» **Supplied entries**
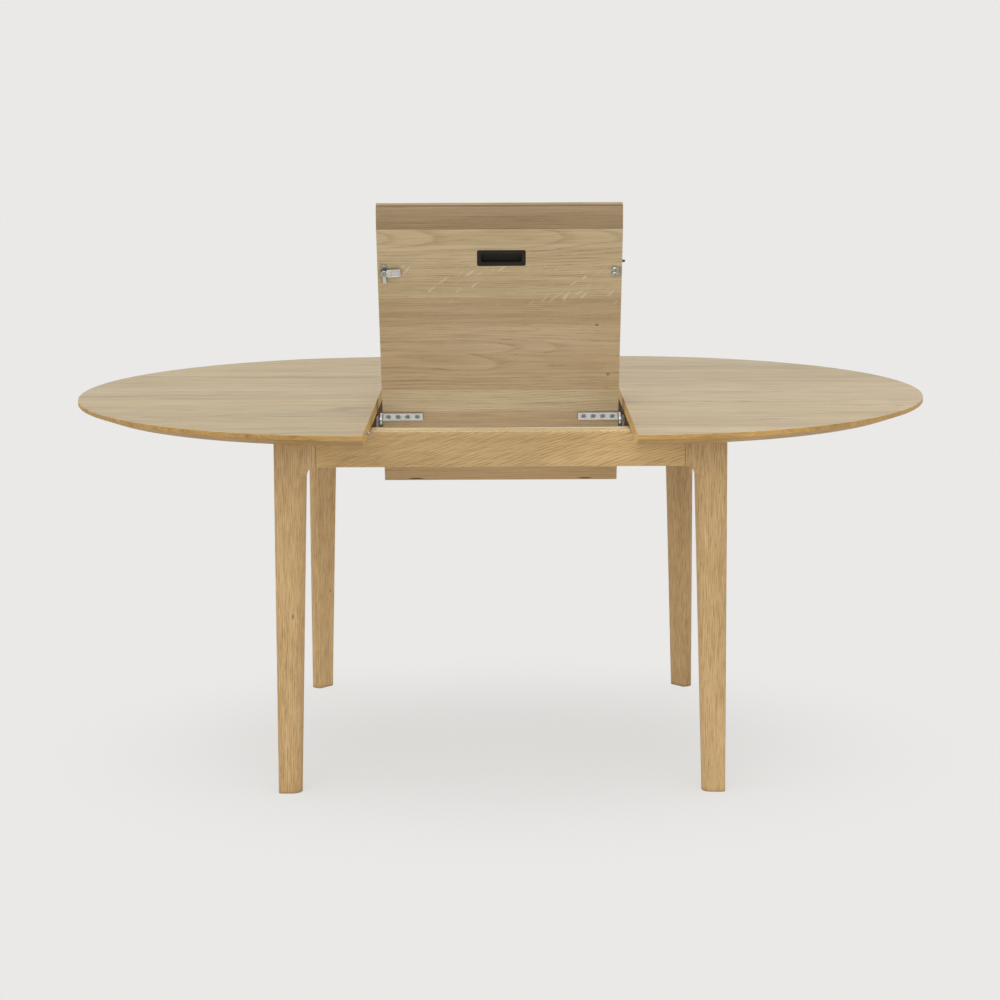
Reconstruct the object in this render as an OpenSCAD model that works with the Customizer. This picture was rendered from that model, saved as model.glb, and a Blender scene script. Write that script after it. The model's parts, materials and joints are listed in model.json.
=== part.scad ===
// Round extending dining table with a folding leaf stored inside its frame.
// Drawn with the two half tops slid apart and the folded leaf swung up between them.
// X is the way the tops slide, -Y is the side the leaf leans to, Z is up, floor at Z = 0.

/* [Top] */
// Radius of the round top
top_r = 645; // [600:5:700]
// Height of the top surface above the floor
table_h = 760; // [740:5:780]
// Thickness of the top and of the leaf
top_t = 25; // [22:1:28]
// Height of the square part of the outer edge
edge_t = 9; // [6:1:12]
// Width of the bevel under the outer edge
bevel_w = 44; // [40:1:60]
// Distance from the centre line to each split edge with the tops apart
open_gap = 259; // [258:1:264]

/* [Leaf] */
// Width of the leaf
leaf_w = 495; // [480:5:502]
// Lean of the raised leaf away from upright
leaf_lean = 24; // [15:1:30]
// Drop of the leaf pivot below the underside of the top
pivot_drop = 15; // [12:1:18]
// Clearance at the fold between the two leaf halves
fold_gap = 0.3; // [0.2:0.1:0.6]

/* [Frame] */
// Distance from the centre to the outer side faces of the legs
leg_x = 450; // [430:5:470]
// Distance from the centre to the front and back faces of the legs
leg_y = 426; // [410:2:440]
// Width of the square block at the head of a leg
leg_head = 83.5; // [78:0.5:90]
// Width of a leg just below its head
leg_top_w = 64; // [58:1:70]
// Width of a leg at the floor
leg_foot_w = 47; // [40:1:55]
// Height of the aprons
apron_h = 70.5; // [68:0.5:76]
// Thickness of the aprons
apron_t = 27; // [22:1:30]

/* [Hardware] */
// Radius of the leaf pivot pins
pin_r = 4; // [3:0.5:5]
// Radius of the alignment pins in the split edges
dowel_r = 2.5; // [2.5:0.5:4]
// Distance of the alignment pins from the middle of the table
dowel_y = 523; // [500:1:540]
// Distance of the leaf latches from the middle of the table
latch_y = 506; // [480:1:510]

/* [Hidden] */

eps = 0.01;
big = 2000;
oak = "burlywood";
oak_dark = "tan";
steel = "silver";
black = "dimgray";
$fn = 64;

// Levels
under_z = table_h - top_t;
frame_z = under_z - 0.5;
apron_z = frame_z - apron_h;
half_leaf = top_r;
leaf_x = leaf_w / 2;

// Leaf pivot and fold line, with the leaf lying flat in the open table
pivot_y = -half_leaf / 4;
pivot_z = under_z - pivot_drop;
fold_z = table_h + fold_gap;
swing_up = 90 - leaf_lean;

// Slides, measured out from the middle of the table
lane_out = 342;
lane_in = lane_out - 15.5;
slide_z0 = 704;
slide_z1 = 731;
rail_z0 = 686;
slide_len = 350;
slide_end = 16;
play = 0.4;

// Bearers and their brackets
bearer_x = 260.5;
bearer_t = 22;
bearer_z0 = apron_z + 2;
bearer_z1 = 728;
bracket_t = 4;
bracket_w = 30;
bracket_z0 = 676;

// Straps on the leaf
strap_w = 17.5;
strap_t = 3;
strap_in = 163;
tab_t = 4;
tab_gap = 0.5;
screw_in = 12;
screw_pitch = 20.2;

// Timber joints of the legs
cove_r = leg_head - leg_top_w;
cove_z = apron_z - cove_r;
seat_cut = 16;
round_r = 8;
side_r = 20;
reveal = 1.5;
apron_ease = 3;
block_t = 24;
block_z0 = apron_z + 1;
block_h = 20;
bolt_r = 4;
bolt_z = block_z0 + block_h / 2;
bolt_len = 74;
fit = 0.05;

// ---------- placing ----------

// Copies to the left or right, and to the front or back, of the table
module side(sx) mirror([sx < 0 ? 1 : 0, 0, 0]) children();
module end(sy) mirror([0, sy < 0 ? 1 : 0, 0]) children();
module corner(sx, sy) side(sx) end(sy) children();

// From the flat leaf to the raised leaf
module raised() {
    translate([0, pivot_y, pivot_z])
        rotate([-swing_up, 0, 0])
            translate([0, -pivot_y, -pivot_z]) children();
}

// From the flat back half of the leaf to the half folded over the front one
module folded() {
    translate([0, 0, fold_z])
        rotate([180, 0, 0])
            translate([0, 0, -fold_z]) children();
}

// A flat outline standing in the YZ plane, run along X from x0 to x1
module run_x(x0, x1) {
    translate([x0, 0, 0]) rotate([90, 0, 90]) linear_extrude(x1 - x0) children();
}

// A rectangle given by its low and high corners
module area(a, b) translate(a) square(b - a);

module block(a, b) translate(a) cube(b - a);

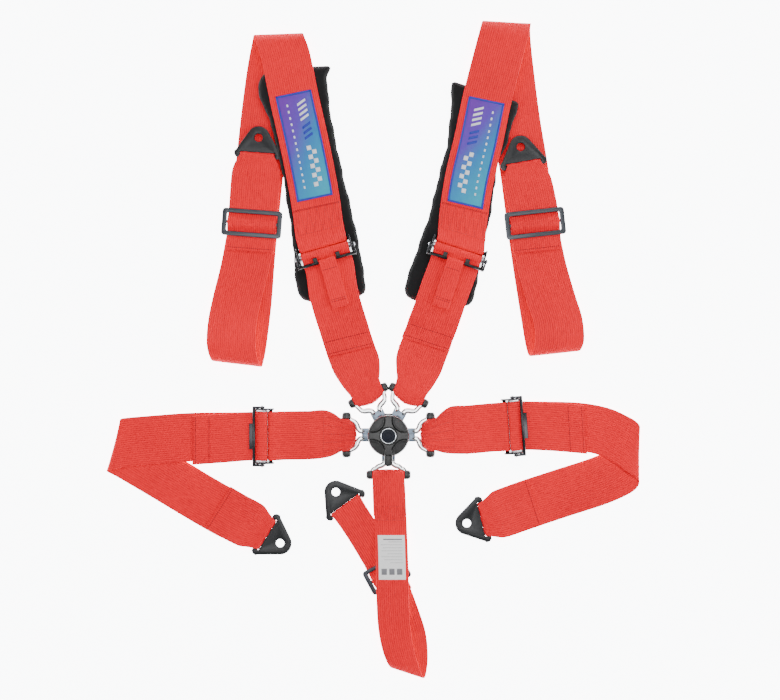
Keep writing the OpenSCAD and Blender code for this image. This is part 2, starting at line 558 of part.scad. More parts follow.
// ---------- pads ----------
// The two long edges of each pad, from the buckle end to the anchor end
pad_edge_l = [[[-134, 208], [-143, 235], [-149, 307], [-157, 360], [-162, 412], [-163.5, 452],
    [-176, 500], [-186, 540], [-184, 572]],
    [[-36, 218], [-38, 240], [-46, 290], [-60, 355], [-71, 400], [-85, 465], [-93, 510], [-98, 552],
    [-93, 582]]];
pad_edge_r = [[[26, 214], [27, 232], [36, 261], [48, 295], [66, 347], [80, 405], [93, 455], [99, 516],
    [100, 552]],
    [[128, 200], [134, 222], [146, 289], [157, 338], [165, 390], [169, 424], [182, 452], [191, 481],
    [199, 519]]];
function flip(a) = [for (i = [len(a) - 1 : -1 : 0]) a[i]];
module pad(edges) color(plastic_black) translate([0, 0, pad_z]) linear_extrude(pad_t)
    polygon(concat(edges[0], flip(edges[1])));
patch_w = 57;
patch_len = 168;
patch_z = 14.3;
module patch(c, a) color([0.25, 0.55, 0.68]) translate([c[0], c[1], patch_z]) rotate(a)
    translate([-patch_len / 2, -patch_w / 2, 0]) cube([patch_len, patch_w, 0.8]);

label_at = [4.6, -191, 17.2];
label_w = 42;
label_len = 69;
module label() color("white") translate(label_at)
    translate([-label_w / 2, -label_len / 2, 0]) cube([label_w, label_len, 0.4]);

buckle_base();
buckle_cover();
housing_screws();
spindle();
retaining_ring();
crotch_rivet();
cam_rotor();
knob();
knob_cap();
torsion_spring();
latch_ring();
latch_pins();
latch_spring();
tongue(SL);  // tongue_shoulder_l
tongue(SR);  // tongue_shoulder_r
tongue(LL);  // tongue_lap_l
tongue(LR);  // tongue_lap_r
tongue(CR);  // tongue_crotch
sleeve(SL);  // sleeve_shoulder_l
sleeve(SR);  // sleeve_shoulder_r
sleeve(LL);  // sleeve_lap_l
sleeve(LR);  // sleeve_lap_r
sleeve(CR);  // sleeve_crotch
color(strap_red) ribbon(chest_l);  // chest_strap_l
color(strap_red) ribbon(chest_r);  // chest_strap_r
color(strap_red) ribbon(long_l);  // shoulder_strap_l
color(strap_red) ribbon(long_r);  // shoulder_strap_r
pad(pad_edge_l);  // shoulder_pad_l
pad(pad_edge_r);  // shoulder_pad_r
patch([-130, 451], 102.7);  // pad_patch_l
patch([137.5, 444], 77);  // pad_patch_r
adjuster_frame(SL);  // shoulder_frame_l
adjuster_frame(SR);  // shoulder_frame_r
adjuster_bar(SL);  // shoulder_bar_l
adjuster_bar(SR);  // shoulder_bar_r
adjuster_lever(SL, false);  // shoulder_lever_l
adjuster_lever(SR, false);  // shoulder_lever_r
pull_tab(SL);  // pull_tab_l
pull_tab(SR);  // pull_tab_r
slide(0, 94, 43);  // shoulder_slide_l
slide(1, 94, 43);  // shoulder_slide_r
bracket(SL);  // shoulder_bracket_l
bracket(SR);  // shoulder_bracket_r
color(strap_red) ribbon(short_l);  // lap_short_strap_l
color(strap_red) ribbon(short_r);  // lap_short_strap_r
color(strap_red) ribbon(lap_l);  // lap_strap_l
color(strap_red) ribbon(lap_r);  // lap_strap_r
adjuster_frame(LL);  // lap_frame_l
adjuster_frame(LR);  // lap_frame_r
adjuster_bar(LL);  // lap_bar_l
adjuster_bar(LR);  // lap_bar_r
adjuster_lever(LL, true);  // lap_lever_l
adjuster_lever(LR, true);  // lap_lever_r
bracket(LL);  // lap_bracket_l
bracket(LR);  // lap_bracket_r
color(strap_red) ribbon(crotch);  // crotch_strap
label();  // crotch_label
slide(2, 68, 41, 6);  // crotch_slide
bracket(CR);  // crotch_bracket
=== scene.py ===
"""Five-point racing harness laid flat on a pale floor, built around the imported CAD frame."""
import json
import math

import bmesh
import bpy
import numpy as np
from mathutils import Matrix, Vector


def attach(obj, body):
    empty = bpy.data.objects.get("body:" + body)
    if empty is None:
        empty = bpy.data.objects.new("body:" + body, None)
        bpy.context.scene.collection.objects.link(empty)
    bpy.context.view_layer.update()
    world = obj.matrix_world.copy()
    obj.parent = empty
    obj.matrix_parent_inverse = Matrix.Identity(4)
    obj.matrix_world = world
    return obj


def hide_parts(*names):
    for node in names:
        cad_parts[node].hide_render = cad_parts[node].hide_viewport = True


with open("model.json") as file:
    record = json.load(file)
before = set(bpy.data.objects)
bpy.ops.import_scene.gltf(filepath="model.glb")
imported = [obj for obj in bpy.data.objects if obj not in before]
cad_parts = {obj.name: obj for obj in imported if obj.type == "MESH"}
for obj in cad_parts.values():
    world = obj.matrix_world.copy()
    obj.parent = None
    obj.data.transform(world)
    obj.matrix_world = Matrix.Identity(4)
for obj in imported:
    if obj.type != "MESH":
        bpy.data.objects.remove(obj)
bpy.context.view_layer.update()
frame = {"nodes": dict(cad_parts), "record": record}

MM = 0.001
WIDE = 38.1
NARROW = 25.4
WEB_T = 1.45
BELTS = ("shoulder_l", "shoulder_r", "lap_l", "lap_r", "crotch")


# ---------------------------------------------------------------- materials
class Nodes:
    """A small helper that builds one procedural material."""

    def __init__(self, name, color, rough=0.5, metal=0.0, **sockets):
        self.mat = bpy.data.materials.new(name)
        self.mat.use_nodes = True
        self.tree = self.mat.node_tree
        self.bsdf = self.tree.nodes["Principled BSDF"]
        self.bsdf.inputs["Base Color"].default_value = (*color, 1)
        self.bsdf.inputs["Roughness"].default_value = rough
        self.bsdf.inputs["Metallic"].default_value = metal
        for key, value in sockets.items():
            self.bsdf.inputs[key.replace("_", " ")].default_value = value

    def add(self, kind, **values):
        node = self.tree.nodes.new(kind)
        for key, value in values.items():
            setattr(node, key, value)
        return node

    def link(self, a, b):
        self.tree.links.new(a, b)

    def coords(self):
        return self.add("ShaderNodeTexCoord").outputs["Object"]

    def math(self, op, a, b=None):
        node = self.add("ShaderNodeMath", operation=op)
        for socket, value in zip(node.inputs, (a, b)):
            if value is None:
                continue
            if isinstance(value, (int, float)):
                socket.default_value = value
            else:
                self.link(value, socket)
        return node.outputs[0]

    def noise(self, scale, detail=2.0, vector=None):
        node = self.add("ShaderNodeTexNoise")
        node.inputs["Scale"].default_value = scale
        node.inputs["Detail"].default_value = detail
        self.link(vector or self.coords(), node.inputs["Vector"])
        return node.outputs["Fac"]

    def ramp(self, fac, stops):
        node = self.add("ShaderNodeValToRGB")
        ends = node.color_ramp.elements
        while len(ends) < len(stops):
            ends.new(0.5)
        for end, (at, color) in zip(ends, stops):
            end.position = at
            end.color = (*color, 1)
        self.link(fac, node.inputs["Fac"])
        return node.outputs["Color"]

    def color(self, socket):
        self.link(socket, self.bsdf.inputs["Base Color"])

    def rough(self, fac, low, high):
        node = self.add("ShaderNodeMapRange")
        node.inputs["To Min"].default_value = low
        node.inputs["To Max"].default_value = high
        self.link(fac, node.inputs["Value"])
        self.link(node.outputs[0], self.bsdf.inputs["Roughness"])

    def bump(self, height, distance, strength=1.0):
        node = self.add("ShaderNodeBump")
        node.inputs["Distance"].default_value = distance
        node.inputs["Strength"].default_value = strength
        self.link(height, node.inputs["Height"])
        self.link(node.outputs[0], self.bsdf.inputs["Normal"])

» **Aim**
Of the lines above, extract only those from the line with "Keep writing the" to the line with "translate([-label_w / 2, -label_len", both included, exactly as written.

» **Task output**
Keep writing the OpenSCAD and Blender code for this image. This is part 2, starting at line 558 of part.scad. More parts follow.
// ---------- pads ----------
// The two long edges of each pad, from the buckle end to the anchor end
pad_edge_l = [[[-134, 208], [-143, 235], [-149, 307], [-157, 360], [-162, 412], [-163.5, 452],
    [-176, 500], [-186, 540], [-184, 572]],
    [[-36, 218], [-38, 240], [-46, 290], [-60, 355], [-71, 400], [-85, 465], [-93, 510], [-98, 552],
    [-93, 582]]];
pad_edge_r = [[[26, 214], [27, 232], [36, 261], [48, 295], [66, 347], [80, 405], [93, 455], [99, 516],
    [100, 552]],
    [[128, 200], [134, 222], [146, 289], [157, 338], [165, 390], [169, 424], [182, 452], [191, 481],
    [199, 519]]];
function flip(a) = [for (i = [len(a) - 1 : -1 : 0]) a[i]];
module pad(edges) color(plastic_black) translate([0, 0, pad_z]) linear_extrude(pad_t)
    polygon(concat(edges[0], flip(edges[1])));
patch_w = 57;
patch_len = 168;
patch_z = 14.3;
module patch(c, a) color([0.25, 0.55, 0.68]) translate([c[0], c[1], patch_z]) rotate(a)
    translate([-patch_len / 2, -patch_w / 2, 0]) cube([patch_len, patch_w, 0.8]);

label_at = [4.6, -191, 17.2];
label_w = 42;
label_len = 69;
module label() color("white") translate(label_at)
    translate([-label_w / 2, -label_len / 2, 0]) cube([label_w, label_len, 0.4]);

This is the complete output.